Revenue performance better than expected, despite softer ER&D
HCL Tech had guided to a 2 percent sequential decline in revenue in Q1 due to the usual annual productivity pass-back to clients and offshoring of a large deal. The outcome turned out to be better than the guidance with a sequential revenue decline of 1.6 percent in Constant Currency (CC). This was possible because of the stable show by HCL Software and a decent performance by IT & Business Services despite the offshoring of a large deal impacting the BFSI (banking finance service & Insurance).
The weakness came from Engineering R&D (ER&D) and the management alluded to weakness in manufacturing and med-tech.
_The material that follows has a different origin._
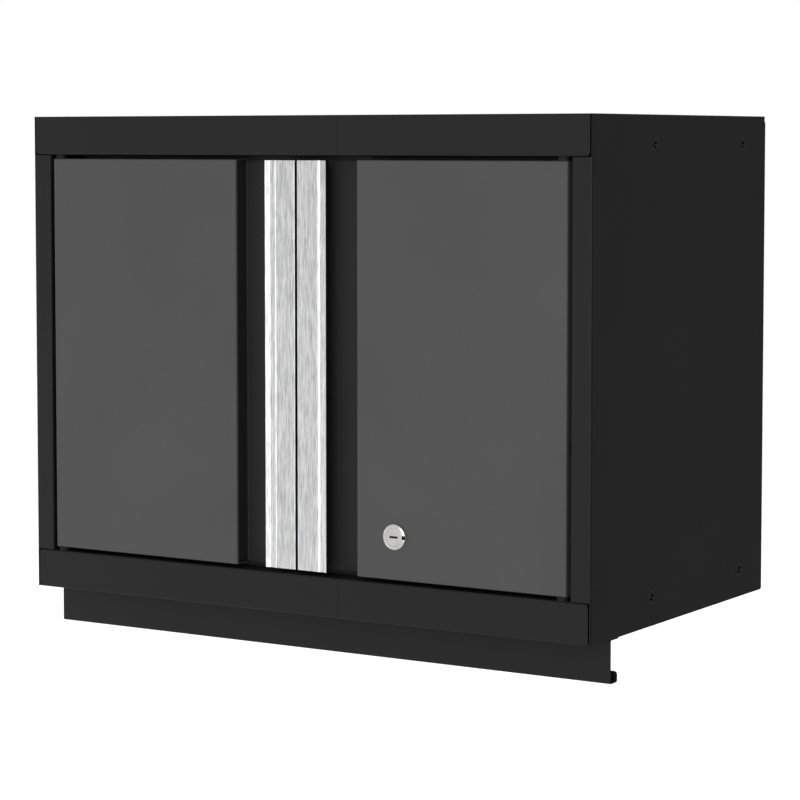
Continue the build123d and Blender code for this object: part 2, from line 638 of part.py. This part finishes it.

The sector was impacted by the concentrated pass-back of productivity benefits in manufacturing, weakness in automotive/EV — particularly in Germany that was also reflected in the subdued show by its recent acquisition ASAP, and a decline in asset revenue. The management expects growth revival in manufacturing from the coming quarter.
In fact, the management expects a sequential uptick in all the verticals in Q2 except BFSI, which will be impacted by the divestment of the State Street JV (90 basis points impact on services revenue).
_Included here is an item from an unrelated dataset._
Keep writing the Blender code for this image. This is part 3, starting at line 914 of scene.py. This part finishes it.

However, Q3, the seasonally strongest quarter, and Q4, a more normal quarter, should make up for the H1 performance. HCL Tech is still guiding to a full-year revenue growth of 3-5 percent in Constant Currency (CC) and margin in the band of 18-19 percent.
Margin – gradual uptick
Thanks to the weakness in services margin — impacted by ER&D due to the revenue miss, the overall margin for the quarter came down by 50 basis points sequentially. The company is expecting to gradually recoup margin as the momentum in revenue picks up and is confident of the margin guidance for the year. The margin for Q1 FY25, nevertheless, showed YoY improvement of 10 basis points.
Moderate inflows, AI not an imminent revenue driver
Order inflows too were a tad soft, although the company remains reasonably confident of the pipeline. The discretionary spending environment is still tentative. There is significant interest in AI (artificial intelligence). The company is training 50,000 people in AI and is heavily investing in Gen AI technologies through its AI Force and Enterprise AI Foundry platforms. The business opportunity is limited now but it expects meaningful productivity gains in BPO, testing, and 10-30 percent productivity gains in software development.
The divestment of the State Street JV resulted in a significant net headcount reduction, although on a gross basis the company added people.
For HCL Tech, FY25 is likely to be a year of consolidation. However, the company is ready to ride the uptick in demand led by a revival in the macro scenario. This is a good stock to add on any decline.